I'd like to add that Memfault provides OTA capabilities for embedded Linux for some time as well (https://memfault.com/embedded-linux).

I've worked with microservice architectures in "embedded backends" as well as in "traditional backends" in the web domain. In my opinion the main difference is the need for and the ability to scale services. In "embedded backends" there is usually no need for scaling services horizontally

(you cannot magically make hardware available in a device) and it's not possible to scale services vertically (the compute and memory resources in a device are fixed). I'd highly recommend to have a look at https://microservices.io/patterns/microservices.html cause it makes it pretty obvious with what complexitiy you have to deal with when developing services in "traditional backends" with vertical scalability requirements (running several service instances concurrently, ensuring reliable communication between them, ensuring business transaction lead to data consistency in error cases). In my opinion the argument that vertically scaling services are more reliable than non-scaling services or modular monoliths is extremly weak. In my experience the opposite was true.
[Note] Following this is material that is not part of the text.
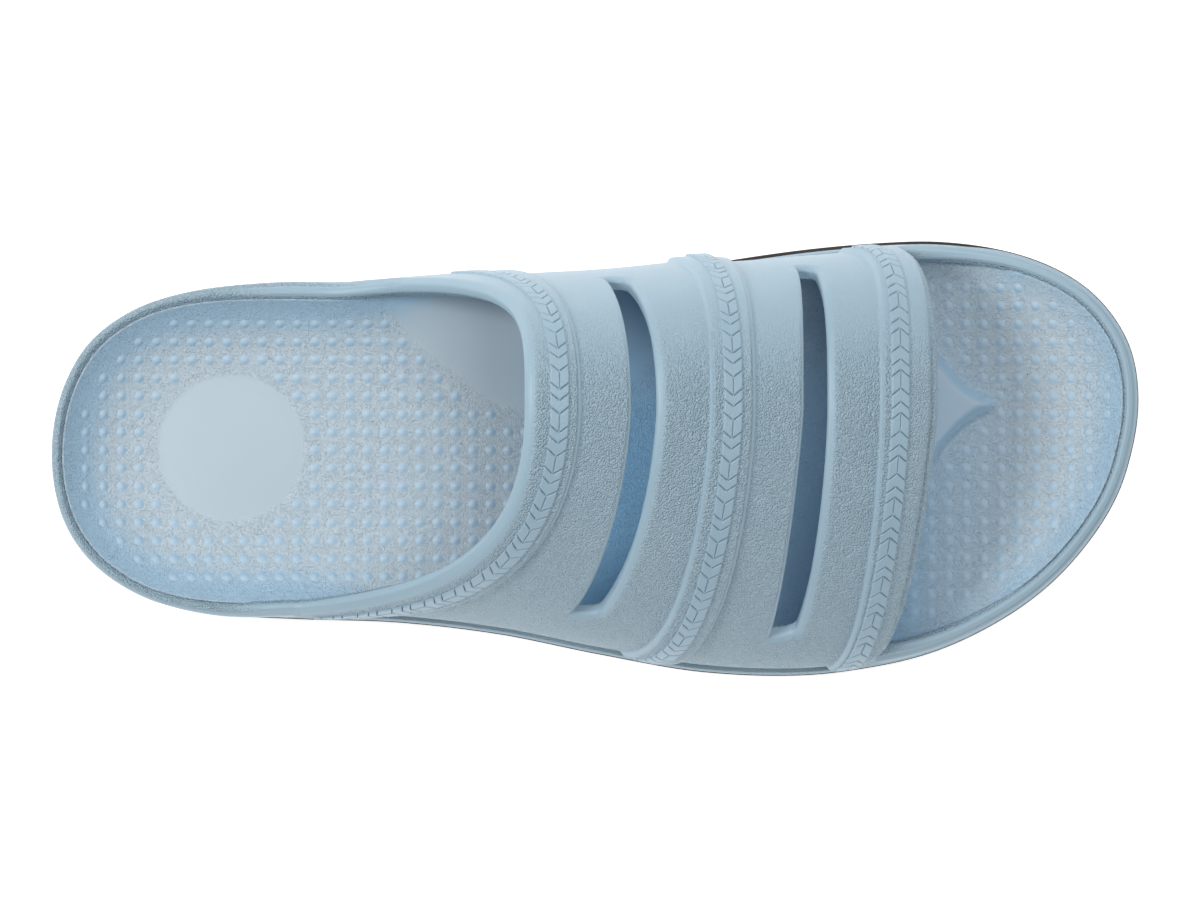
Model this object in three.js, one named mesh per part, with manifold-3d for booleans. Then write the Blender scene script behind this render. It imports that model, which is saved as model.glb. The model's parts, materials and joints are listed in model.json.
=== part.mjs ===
import * as THREE from 'three';
import { mergeVertices } from 'three/addons/utils/BufferGeometryUtils.js';
import Module from 'manifold-3d';

// A sport slide sandal for the right foot, in millimetres, standing on z = 0.
// The toe points along +X and the big-toe side faces +Y.
// The origin is under the middle of the sole. "along" is a share of the length, from the heel.

const wasm = await Module();
wasm.setup();

// Driving sizes
const shoeLength = 275.8;
const ballWidth = 110.5;
const heelStack = 30;
const outsoleThickness = 5;
const treadDepth = 2.2;
const grooveWidth = 3.6;
const toeSpring = 11;
const heelSpring = 4;
const waistLift = 2;
const instepHeight = 93;
const toeEdgeHeight = 60;
const crownOffset = 13;
const strapWall = 3.5;
const bandRelief = 1.2;
const bandStepLength = 0.8;
const lipHeight = 1.1;
const lipLean = 0.5;
const springAboveCrease = 1;
const seatGap = 0.3;
const footbedGap = 0.35;
const heelDiscRadius = 18.5;
const heelDiscRise = 1.3;
const archRise = 3.5;
const toeRidgeRise = 2.6;
const outsoleBevel = 1.6;
const outsoleBulge = 0.3;
const midsoleFootInset = 0.7;
const midsoleWallInset = 0.35;
const midsoleTopInset = 0.8;
const midsoleWallSpan = [0.3, 0.75];
const rimBlendLength = 22;

// Where the ground contact ends and how the sole lifts off the floor
const heelLiftEnd = 0.1;
const toeLiftStart = 0.79;
const waistMiddle = 0.48;
const waistReach = 0.075;

// Fullness of the arch over the foot: 2 is an ellipse, more is squarer
const lateralFullness = 1.85;
const medialFullness = 2.3;

// How the crown falls from the collar to the toe edge: 1 is straight, less drops late
const crownFallPower = 0.85;

// Stops round the arch of the upper, 0 at the spring line and 1 at the crown
const rimStop = 0.1;
const slotLateralStop = 0.3;
const slotMedialStop = 0.26;

// Shares of the wall where the lip of an opening has its points, and how square the lip is
const lipShares = [0.16, 0.42, 0.78];
const lipRoundness = 2.3;

// Forms of the footbed, in shares of the length (along) and of the ball width (across)
const heelDiscPlace = { along: 0.1645, across: 0.025 };
const archPlace = { along: 0.4015, reach: 0.19, across: 0.1, width: 0.24 };
const toeRidgePlace = { back: 0.7008, backLength: 0.06, point: 0.8724, openLength: 0.115, across: 0.125 };
const toeRidgeWidths = { point: 0.012, open: 0.42, flare: 2.1, flank: 0.06, foot: 0.35, tip: 6 };
const cupSharpness = 2.6;
const cupFade = 4;
const spineShare = 0.7;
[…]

In "traditional backends" it makes a lot of sense to apply Domain Driven Design cause business transactions spanning several bounded contexts (services/modular monolith apps) are usual. In case service communication between services in "embedded backends" needs to be reliable and/or data consistency needs to be very good intuitivelly I'd favour remote procudure calls (e.g. gRPC) over messaging bassed busses (using MQTT, ZeroMQ) these days. From experience I can tell that messaging technologies need to be considered with care.

I've used RPC based communication in the web domain with a modular monolith as well. The scalability requirements have not been massive and there was a need for strict data consistency. It worked out pretty well cause the skills and discipline in the team was good.